Attacks on Islam in America are allowed to pass because Islam is not popular and no one can afford to defend or support a losing cause. It is much more popular to oppose Islam. Much more importantly nobody is trying to mend, retrieve or correct. Leaders on both sides have gone into the business of allocating blame. Even a country as dependent for protection on the US as Saudi Arabia blames America for not following a sensible Middle East policy. In fact, the George W Bush administration accuses Saudi Arabia of not doing enough to oppose political Islam. US forces in Saudi Arabia have been asked to leave. Their departure was without fanfare but it still handed Osama bin Laden an easy victory.

In fact America and Britain, through the words and deeds of theirs leaders concentrate on who did 11 September without much attention to why. Answering the why question would inevitably incriminate them. They were the sponsors of Islamists against secular Gamal Abdel Nasser of Egypt in the 1960s. Osama Bin Laden was on of their employees.

Even if we accept 11 September as an expression of something which has been in the making for decades, the lack of effort to solve what separates the two sides means a slide into hell.
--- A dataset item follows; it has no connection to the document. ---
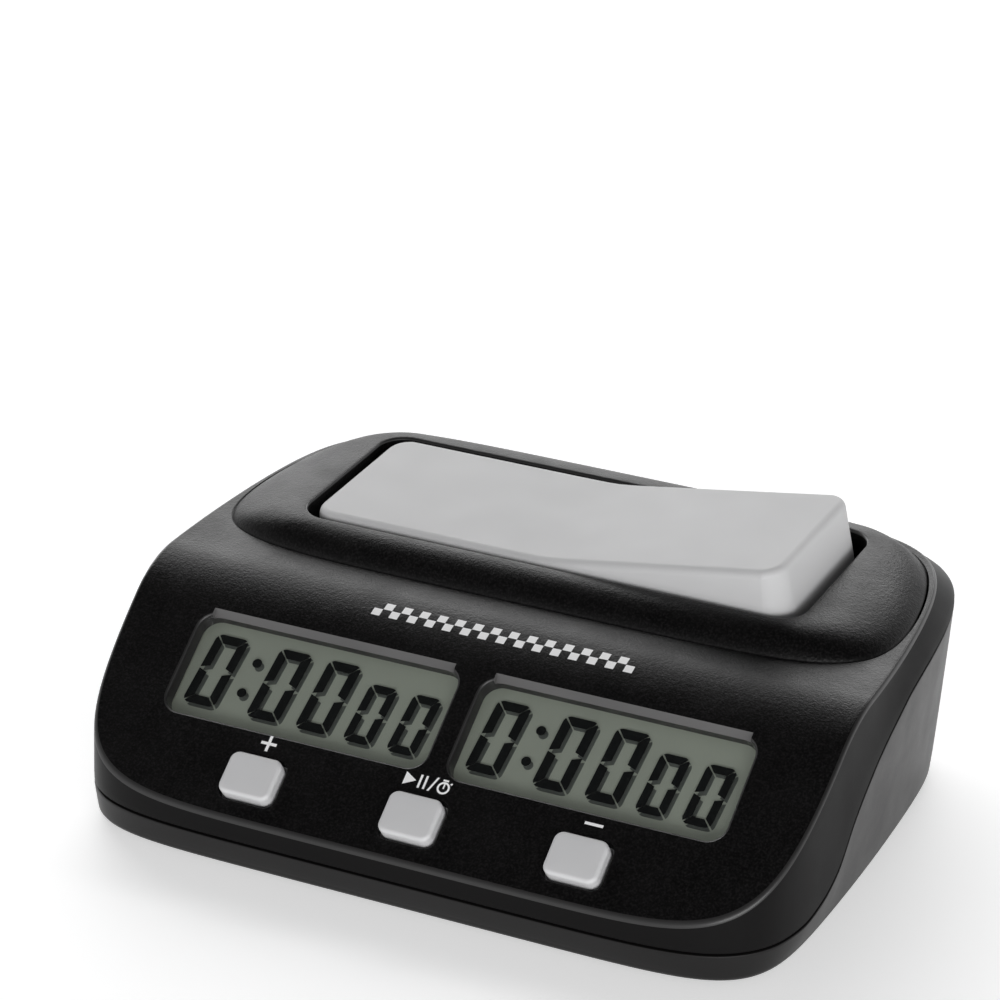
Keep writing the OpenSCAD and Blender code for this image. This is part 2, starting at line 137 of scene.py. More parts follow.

Iraqis are resisting the US occupation of their country within weeks of the ill-advised attack on their country. Women in Saudi Arabia are marching to condemn George W Bush. Young men in Gaza burn the American flag daily. Kuwaitis are objecting to their reduction to a US colony. Husni Mubarak of Egypt warns of the fire next time. The US has never been as unpopular with the Arabs as now. If only because that, the dark at the end of the tunnel frightens. There isn’t a single glimmer if hope. What is on the way is the loud sound of despair, what began as a whimper is heading towards a bang.